The City Council resolution states that Robinson was told to “go back to the cotton fields.” According to Jonathan Eig, whose 2008 book “Opening Day” chronicled Robinson’s rookie season, Chapman and several Phillies also made comments about Robinson’s physical features.

Robinson later said that it was the closest he came to cracking and retaliating.

“For one wild and rage-crazed minute, I thought, ‘To hell with Mr. Rickey’s noble experiment,’ ” Robinson once recalled, referring to Branch Rickey, the Dodgers executive who chose Robinson as the player he felt capable of integrating the game while having the discipline to not retaliate to the taunts and harassment he would face.

In those initial games against the Phillies, Robinson held in his anger.

“He knew this wasn’t just symbolism,” Eig said. “He knew if he could integrate Major League Baseball, it would affect lots of people’s lives. And he knew if he lashed out, he might lose the opportunity.”

For his part, Chapman would insist years later that the taunting was motivated less by racism than by a desire to gain a competitive advantage over a presumably fragile rookie.

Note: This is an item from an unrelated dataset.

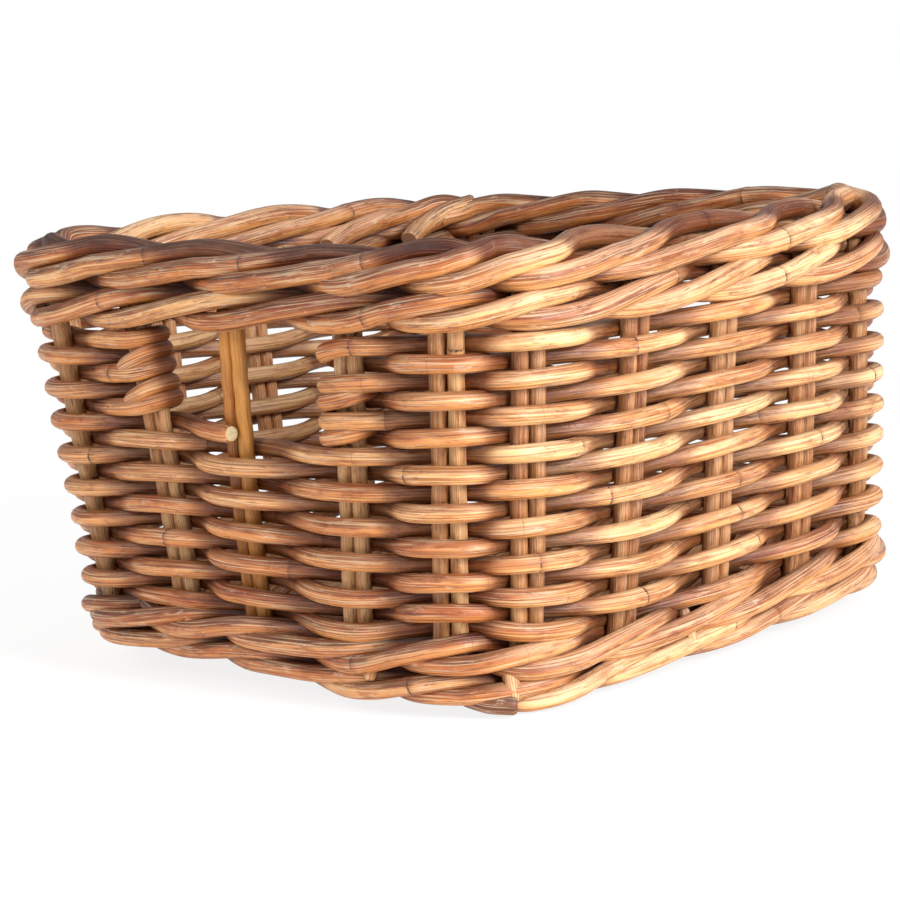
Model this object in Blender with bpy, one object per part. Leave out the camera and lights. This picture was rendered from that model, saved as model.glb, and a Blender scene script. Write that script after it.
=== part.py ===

He told the writer Allen Barra that he had also used epithets against Joe DiMaggio, who was of Italian descent, and Hank Greenberg, who was Jewish.

“I can imagine the possibility that both things were true,” Eig said of Chapman, “that he was deeply racist and he thought that by attacking a black guy with this racist language he might make him snap, lose his composure, get the player to take the bait, get him thrown out for half a season, get him to quit.”

In any case, the initial taunting of Robinson by Chapman and his players created a backlash. In the second game of that series, according to “Opening Day,” the Dodgers’ Eddie Stanky, a scrappy infielder and Philadelphia native, confronted the Phillies, shouting at them and calling them cowards for verbally abusing someone who could not fight back.

Commentators weighed in, expressing sympathy for Robinson. “It was the first time a lot of white people and white reporters in particular noticed the abuse Robinson was taking,” Eig said, adding, “I interviewed a fan who had been a teenager who went to one of those games, heard the heckling, and was shocked.”

Chapman had come under pressure from within baseball by the time the Dodgers paid their first visit to Philadelphia that season, from May 9 to 11, with Robinson unable to stay in the same hotel as his teammates. He asked to have his picture taken with Robinson. The two men posed stiffly, holding the same bat.

All these years later, the City Council resolution seems like a more genuine gesture of atonement. “I’m sure Robinson would agree an apology is in order,” Eig said.